How to extract more heat from a storage tank.

Figure 1

Last month we looked at the basic piping and controls needed to connect a wood gasification boiler to a low-temperature hydronic distribution system. The piping layout we discussed is shown in Figure 1.

The wood gasification boiler is fired at a high rate of combustion and transfers its heat to a large, well-insulated storage tank.

Upon a demand for space heating from any heating zone, an outdoor reset controller is powered on to measure the temperature at the top of the storage tank and compare it to its “target” supply water temperature. If the tank is deemed sufficiently warm to supply the zones, circulator (P2) is turned on to deliver heated water to the closely spaced tees that hydraulically separate the distribution system from the heat sources.

If the storage temperature is too low to supply the load, the auxiliary boiler is turned on along with circulator (P1). Again, heated water is delivered to the closely spaced tees.

Figure 2

Milk It For More

One limitation of this basic control scheme is that there is no operating mode where both the storage tank and auxiliary boiler can supply heat to the load. Consider the situation where the temperature at the top of the storage tank is slightly lower than the lower limit established by the outdoor reset controller, but still warmer than the return temperature of the distribution system. Under these conditions, the tank can still contribute some heat to the space-heating load. The remaining heat would be supplied by the auxiliary boiler.

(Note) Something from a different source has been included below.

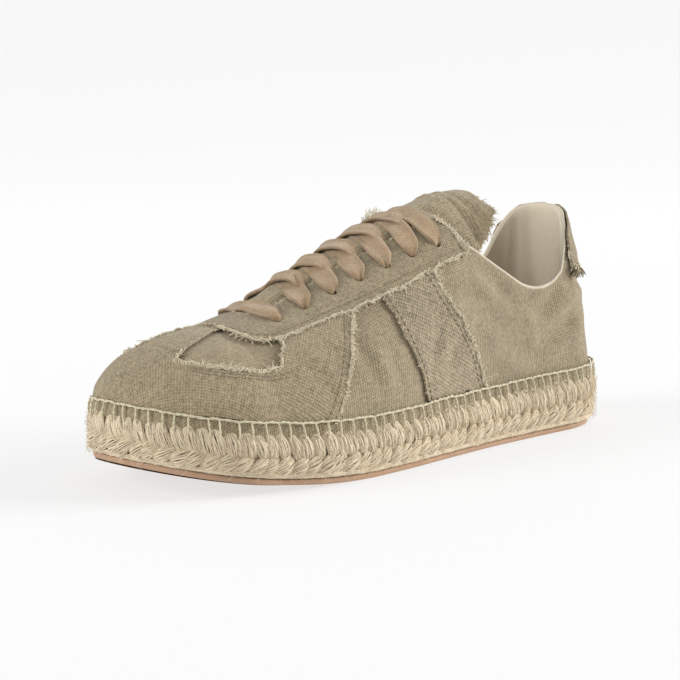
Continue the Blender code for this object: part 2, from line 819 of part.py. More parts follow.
def crossing_route(side, pair):
    """From an eyelet, over the tongue, to the inner edge of the opposite facing."""
    start = Vector((eyelet_station(pair), side * eyelet_girth(pair)))
    end = Vector((eyelet_station(pair + 1), -side * eyelet_girth(pair + 1)))
    stop = throat_half(end.x) - LACE_END_GAP
    share = abs(start.y + side * stop) / abs(start.y - end.y)
    route = []
    for k in range(LACE_STEPS + 1):
        t = k / LACE_STEPS
        place = start.lerp(end, t * share)
        dip = max(0.0, (t - LACE_DIP_START) / (1 - LACE_DIP_START))
        ease = dip * dip * (3 - 2 * dip)
        straight = blend(LACE_OVER, LACE_UNDER, ease)
        route.append((place.x, place.y, max(LACE_UNDER, straight - sag(place.x, place.y))))
    return route


def bar(name, pair):
    """A straight run of lace between the two eyelets of a pair."""
    net = Net()
    station, half = eyelet_station(pair), eyelet_girth(pair)
    route = []
    for k in range(LACE_STEPS + 1):
        girth = half * (1 - 2 * k / LACE_STEPS)
        route.append((station, girth, LACE_OVER - sag(station, girth)))
    ribbon(net, route)
    return net.finish(name, LACE)


def crossing(name, pair):
    """Two ribbons that cross over the tongue, joined where they meet."""
    over, under = Net(), Net()
    ribbon(over, crossing_route(1, pair))
    ribbon(under, crossing_route(-1, pair))
    piece = over.finish(name, LACE)
    other = under.finish(name + "_other", LACE)
    other.hide_render = True
    other.display_type = "WIRE"
    joint = piece.modifiers.new("joined", "BOOLEAN")
    joint.operation = "UNION"
    joint.object = other
    return piece


def punch_eyelets(pieces):
    """Cuts the eyelets through the facings and the canvas behind them."""
    net = Net()
    for pair in range(LACE_PAIRS):
        for side in (1, -1):
            station, girth = eyelet_station(pair), side * eyelet_girth(pair)
            centre, normal = arch_point(station, girth), arch_normal(station, girth)
            along = Vector((1, 0, 0)).cross(normal).normalized()
            across = normal.cross(along)
            rings = []
            for lift in (-EYELET_CUT, EYELET_CUT):
                ring = []
                for j in range(EYELET_SIDES):
                    angle = 2 * math.pi * (j + 0.5) / EYELET_SIDES
                    spoke = along * math.cos(angle) + across * math.sin(angle)
                    ring.append(net.point(centre + normal * lift + spoke * EYELET_RADIUS))
                rings.append(ring)
            net.band(rings[1], rings[0], closed=True)
            net.face(*rings[1])
            net.face(*reversed(rings[0]))
    cutter = net.finish("eyelet_cutter", LACE)
    cutter.hide_render = True
    cutter.display_type = "WIRE"
    for piece in pieces:
        cut = piece.modifiers.new("eyelets", "BOOLEAN")
        cut.operation = "DIFFERENCE"
        cut.object = cutter


SHOE = None


def outline_middle():
    """Middle of the sole's width, which lies over the origin."""
    widths = [column(side, walk)[1].y for side, walk in even_loop(2 * RIBS)]
    return (min(widths) + max(widths)) / 2


def main():
    global SHOE
    for old in list(bpy.data.objects):
        bpy.data.objects.remove(old)
    SHOE = bpy.data.objects.new("shoe", None)
    bpy.context.scene.collection.objects.link(SHOE)
    SHOE.location = (-LENGTH / 2 * MM, -outline_middle() * MM, 0.0)
    outsole()
    jute_midsole()
    insole()
    punched = [upper(), eyestay()]
    toe_overlay()
    side_panel("side_panel_lateral", 1)
    side_panel("side_panel_medial", -1)
    heel_patch()
    tongue()
    bar("lace_bar_bottom", 0)
    bar("lace_bar_top", LACE_PAIRS - 1)
    for pair in range(1, LACE_PAIRS - 1):
        crossing(f"lace_crossing_{pair}", pair)
    punch_eyelets(punched)


main()
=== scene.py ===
"""Low-top espadrille trainer for the left foot, dressed round its packed frame.

Sizes in the tables are millimetres in the shoe's own layout: the station runs from the back of the
heel to the toe, y is positive on the outer (lateral) side, and heights are taken from the floor.
A place on the canvas is given by its side (+1 lateral, -1 medial), its walk round the outline (the
station between the two round ends) and its climb (0 at the sole stitch, 1 at the crown).
"""
import math

import bmesh
import bpy
import numpy as np
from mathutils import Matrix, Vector, kdtree, noise


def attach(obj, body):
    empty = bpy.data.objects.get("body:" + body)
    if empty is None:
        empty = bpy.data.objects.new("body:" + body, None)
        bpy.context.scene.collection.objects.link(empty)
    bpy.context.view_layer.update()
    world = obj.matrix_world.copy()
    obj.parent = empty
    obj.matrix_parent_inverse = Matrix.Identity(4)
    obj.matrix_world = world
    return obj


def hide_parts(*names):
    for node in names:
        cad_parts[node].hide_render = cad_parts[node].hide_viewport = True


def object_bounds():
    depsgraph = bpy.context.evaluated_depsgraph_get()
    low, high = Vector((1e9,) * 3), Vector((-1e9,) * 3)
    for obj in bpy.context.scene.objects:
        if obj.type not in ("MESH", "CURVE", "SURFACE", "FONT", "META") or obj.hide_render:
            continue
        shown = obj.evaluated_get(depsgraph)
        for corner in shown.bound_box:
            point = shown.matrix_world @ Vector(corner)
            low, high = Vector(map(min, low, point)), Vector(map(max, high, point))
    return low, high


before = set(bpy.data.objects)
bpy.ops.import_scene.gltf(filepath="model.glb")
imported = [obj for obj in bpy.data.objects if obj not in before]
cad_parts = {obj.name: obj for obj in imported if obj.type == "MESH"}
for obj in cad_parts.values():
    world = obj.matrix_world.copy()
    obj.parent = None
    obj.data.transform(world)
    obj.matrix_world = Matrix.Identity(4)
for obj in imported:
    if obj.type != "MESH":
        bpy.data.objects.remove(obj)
CAD_BOX = [list(corner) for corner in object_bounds()]

bl_info = {
    "name": "Espadrille trainer",
    "version": (1, 0, 0),
    "blender": (4, 5, 0),
    "location": "View3D > Sidebar > Shoe",
    "description": "Canvas low-top with raw edges on a braided jute sole",
    "category": "Object",
}

MM = 0.001
BODY = "root"
UP = np.array([0.0, 0.0, 1.0])

# ---- outline, as packed ----------------------------------------------------------------------
LENGTH = (CAD_BOX[1][0] - CAD_BOX[0][0]) / MM
HEEL_CORE, TOE_CORE = 36.0, 222.0       # stations of the centres of the round ends
HEEL_ARC, TOE_ARC = 57.0, 76.0          # walk round a quarter of each end
HEEL_SQUARENESS, TOE_SQUARENESS = 2.25, 2.15
TOE_TIP_SHIFT = -5.0
HEEL_WALK, TOE_WALK = HEEL_CORE - HEEL_ARC, TOE_CORE + TOE_ARC
HALF_TURN = TOE_WALK - HEEL_WALK        # walk from the back of the heel to the toe
# station, lateral half width, medial half width of the sole
PLAN = (
    (36.0, 35.5, 34.5),
    (60.0, 36.3, 34.0),
    (90.0, 38.0, 32.5),
    (120.0, 41.3, 32.5),
    (150.0, 45.3, 37.0),
    (175.0, 47.3, 43.0),
    (200.0, 47.0, 47.5),
    (222.0, 42.8, 48.8),
)
SPRING_START, TOE_SPRING = 170.0, 11.5
STITCH_HEEL, STITCH_TOE = 28.5, 24.5    # sole stitch above the bottom of the sole
OUTSOLE_THICK = 2.5
STRIP_HEIGHT = 8.0
PLATEAU_DROP, INSOLE_THICK = 3.5, 2.5
PLATEAU_INSET, INSOLE_INSET = 4.7, 6.9
# walk, height of the crown, roundness of the section
SECTIONS = (
    (-21.0, 147.0, 1.35),
    (36.0, 147.0, 1.35),
    (60.0, 140.0, 1.38),
    (78.0, 126.0, 1.6),
    (96.0, 110.0, 1.95),
    (113.0, 101.0, 2.3),
    (140.0, 90.5, 2.15),
    (170.0, 78.0, 2.05),
    (198.0, 67.5, 1.92),
    (222.0, 61.5, 1.75),
)
# walk, height of the collar's edge
COLLAR = (
    (-21.0, 100.0),
    (-8.0, 99.6),
    (4.0, 98.2),
    (13.0, 95.2),
    (19.0, 91.2),
    (23.0, 87.2),
    (26.5, 82.8),
    (29.5, 78.6),
    (32.5, 75.0),
    (36.6, 71.5),
    (44.0, 67.5),
    (54.0, 66.3),
    (64.5, 68.7),
    (75.0, 74.2),
    (87.6, 82.6),
    (97.0, 88.8),
)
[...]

The addition of a differential temperature controller (∆T controller), such as those used to control solar thermal systems, allows the storage tank to be utilized at a lower temperature. Figure 2 shows where the sensors for the ∆T controller would be located. Figure 3 shows a ladder diagram containing the hard-wired logic for the overall system.

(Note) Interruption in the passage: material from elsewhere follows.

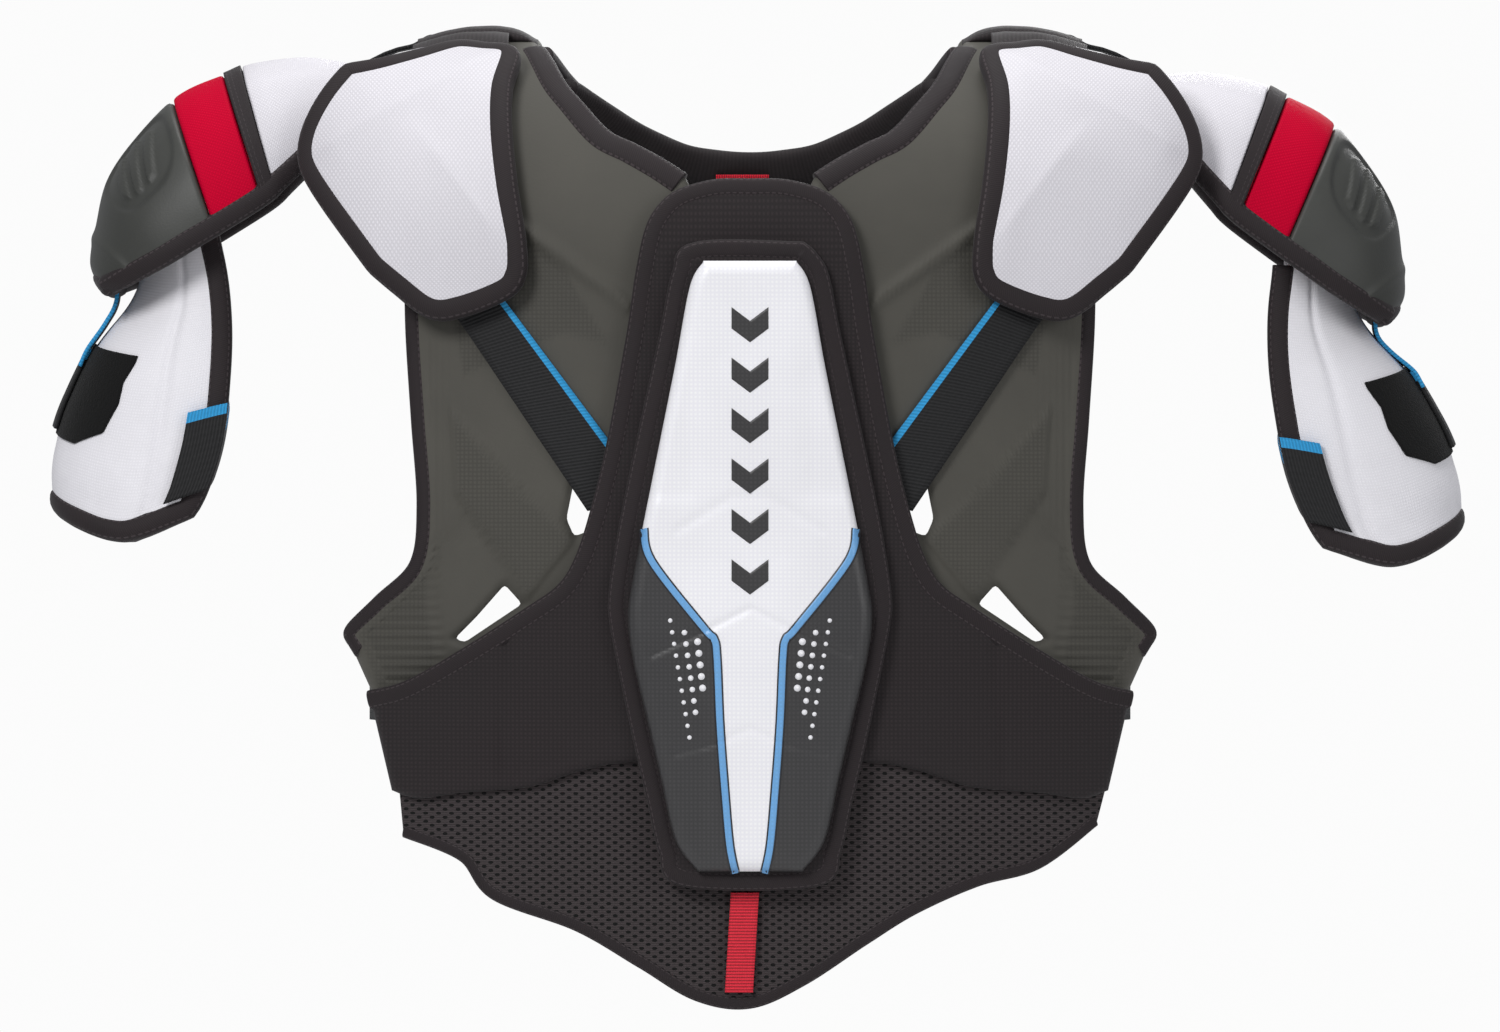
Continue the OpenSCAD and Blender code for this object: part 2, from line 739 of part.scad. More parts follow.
flap(LEFT);  // flap_left
flap_binding(RIGHT);  // flap_binding_right
flap_binding(LEFT);  // flap_binding_left
cap_dome(RIGHT);  // cap_dome_right
cap_dome(LEFT);  // cap_dome_left
cap_divider(RIGHT);  // cap_divider_right
cap_divider(LEFT);  // cap_divider_left
cap_band(RIGHT);  // cap_band_right
cap_band(LEFT);  // cap_band_left
cap_cup(RIGHT);  // cap_cup_right
cap_cup(LEFT);  // cap_cup_left
cap_binding(RIGHT);  // cap_binding_right
cap_binding(LEFT);  // cap_binding_left
biceps_guard(RIGHT);  // biceps_guard_right
biceps_guard(LEFT);  // biceps_guard_left
guard_binding(RIGHT);  // guard_binding_right
loop_patch(RIGHT);  // loop_patch_right
guard_binding(LEFT);  // guard_binding_left
loop_patch(LEFT);  // loop_patch_left
inner_loop(RIGHT);  // inner_loop_right
inner_loop(LEFT);  // inner_loop_left
biceps_strap(RIGHT);  // biceps_strap_right
biceps_strap(LEFT);  // biceps_strap_left
biceps_tab(RIGHT);  // biceps_tab_right
biceps_tab(LEFT);  // biceps_tab_left
waist_strap(RIGHT);  // waist_strap_right
waist_strap(LEFT);  // waist_strap_left
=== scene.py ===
import math

import bmesh
import bpy
import numpy as np
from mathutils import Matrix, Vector


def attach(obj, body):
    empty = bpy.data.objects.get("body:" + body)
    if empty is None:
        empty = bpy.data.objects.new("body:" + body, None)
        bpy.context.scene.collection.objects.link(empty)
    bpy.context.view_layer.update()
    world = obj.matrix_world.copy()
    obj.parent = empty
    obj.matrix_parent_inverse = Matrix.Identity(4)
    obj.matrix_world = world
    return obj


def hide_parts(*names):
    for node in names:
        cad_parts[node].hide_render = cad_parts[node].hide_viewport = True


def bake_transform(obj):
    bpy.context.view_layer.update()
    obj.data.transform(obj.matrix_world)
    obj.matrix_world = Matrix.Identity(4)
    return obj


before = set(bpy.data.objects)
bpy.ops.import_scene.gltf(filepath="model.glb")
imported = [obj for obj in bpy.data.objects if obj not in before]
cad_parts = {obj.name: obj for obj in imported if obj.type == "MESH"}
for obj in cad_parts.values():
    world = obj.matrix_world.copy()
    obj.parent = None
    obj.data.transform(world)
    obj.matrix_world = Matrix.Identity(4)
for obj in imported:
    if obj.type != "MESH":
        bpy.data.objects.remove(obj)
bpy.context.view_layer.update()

RIGHT, LEFT = -1, 1
SIDES = ((RIGHT, "right"), (LEFT, "left"))
FRONT, BACK, FLAP = 0, 1, 2
MM = 0.001

# ---- the same surfaces as part.scad, in millimetres ----------------------------------------

TURN_Z, TURN_LENGTH, ROUND = -60.0, 130.0, 2.4
RISE = {FRONT: 108.0, BACK: 108.0, FLAP: 122.0}
REFERENCE = {FRONT: 120.0, BACK: 120.0, FLAP: 130.0}
CHEST_DEPTH, BACK_DEPTH = 118.0, 104.0
PLATE_AT, PLATE_T = 4.0, 8.0
PLATE_MIDDLE, PLATE_TAPE = PLATE_AT + PLATE_T / 2, PLATE_T / 2 + 1.5
BELLY_AT, BELLY_T = 16.6, 4.0
STERNUM_AT, STERNUM_PAD_T, STERNUM_T = 21.6, 5.0, 7.5
STERNUM_PLATE_AT = STERNUM_AT + STERNUM_PAD_T + 1
APRON_AT, APRON_T = 12.8, 2.4
DROOP_PIVOT, GUARD_PIVOT = (137, 0, -32), (318, 0, -60)
LEFT_DROOP, LEFT_SPLAY = 4.5, 9.5


def mix(a, b, t):
    return a + (b - a) * t


def arr(pts):
    return np.array(pts, float)


def along(pts, u):
    """Points of the smooth curve through pts at shares u of the way along it."""
    pts = arr(pts)
    n = len(pts) - 1
    f = np.clip(np.asarray(u, float) * n, 0, n - 1e-6)
    i = np.floor(f).astype(int)
    t = (f - i)[..., None] if pts.ndim > 1 else f - i
    a, b = pts[np.maximum(0, i - 1)], pts[i]
    c, d = pts[np.minimum(n, i + 1)], pts[np.minimum(n, i + 2)]
    return 0.5 * (2 * b + (c - a) * t + (2 * a - 5 * b + 4 * c - d) * t * t + (3 * b - a - 3 * c + d) * t**3)


def q_of(kind, z):
    z = np.asarray(z, float)
    turned = TURN_Z + TURN_LENGTH * np.degrees(np.arcsin(np.clip((z - TURN_Z) / REFERENCE[kind], -1, 1))) / 90
    return np.where(z <= TURN_Z, z, turned)


def z_of(kind, q):
    q = np.asarray(q, float)
    turn = np.radians(np.clip((q - TURN_Z) / TURN_LENGTH * 90, 0, 90))
    return np.where(q <= TURN_Z, q, TURN_Z + REFERENCE[kind] * np.sin(turn))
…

If the outdoor reset controller determines the tank is too cool to supply the load, its normally open contact closes to power up the ∆T controller as well as a relay that enables the boiler to operate. The control of circulator (P2) is solely at the discretion of the ∆T controller.

The ∆T controller measures the temperature difference between water at the top of the buffer tank and that returning from the distribution system. If the top of the tank is at least 2 degrees F above the return temperature, the normally open contact in the ∆T controller closes to keep circulator (P2) operating.

The boiler and circulator (P1) also are operating at this time. The boiler is monitoring the temperature downstream of the closely spaced tees. Ideally it modulates to add just enough heat to maintain this temperature close to the target temperature required by the distribution system, based on the settings of its internal reset controller.

The mixing valve, operating under its own outdoor reset controller and with the same settings as the boiler reset controller, should be at or very close to its fully open position.

Figure 3

If the temperature difference between the top of the buffer tank and the return side of the distribution system drops to less than 1 degree F, very little heat is extracted from the tank. Under this condition, the ∆T controller turns off circulator (P2) to prevent heat supplied by the auxiliary boiler from being added to the buffer tank. The auxiliary boiler and circulator (P1) remain on to supply the space-heating load as required.

When the buffer tank temperature again rises to where the temperature differential between the top of the tank and the return side of the distribution system reaches 2 degrees F or more, circulator (P2) is turned back on to again extract available heat from the tank.

This strategy makes sense when a large storage tank is used in the system. I suggest it only be used when the storage tank contains at least 500 gallons. The ability to lower 500 gallons of water by an additional 10 degrees F implies a release of almost 42,000 additional Btus from the tank. Smaller tanks would contribute proportionally smaller amounts of heat and provide less justification for the additional controls.

If you implement this strategy, be sure the temperature sensors for the ∆T controller are mounted in identical, or nearly identical, manners. Ideally, both sensors would be mounted in identical sensor wells, immersed in the system water and with ample coatings of thermal grease. If mounted to the surface of copper tubing, be sure the sensor surface makes good contact, is well secured and is fully wrapped with insulation.

Remember, you’re asking the ∆T controller to detect differences in temperature as low as 1 degree F. That’s about one-third the temperature difference you can detect with you own fingers.

This approach to extracting more heat from storage also is applicable to large storage tanks charged by other heat sources such as solar collectors, heat pumps and electric heating elements running on off-peak electrical power. It’s another example of how to “tweak” some standard control technology to amplify the benefits of hydronic heating.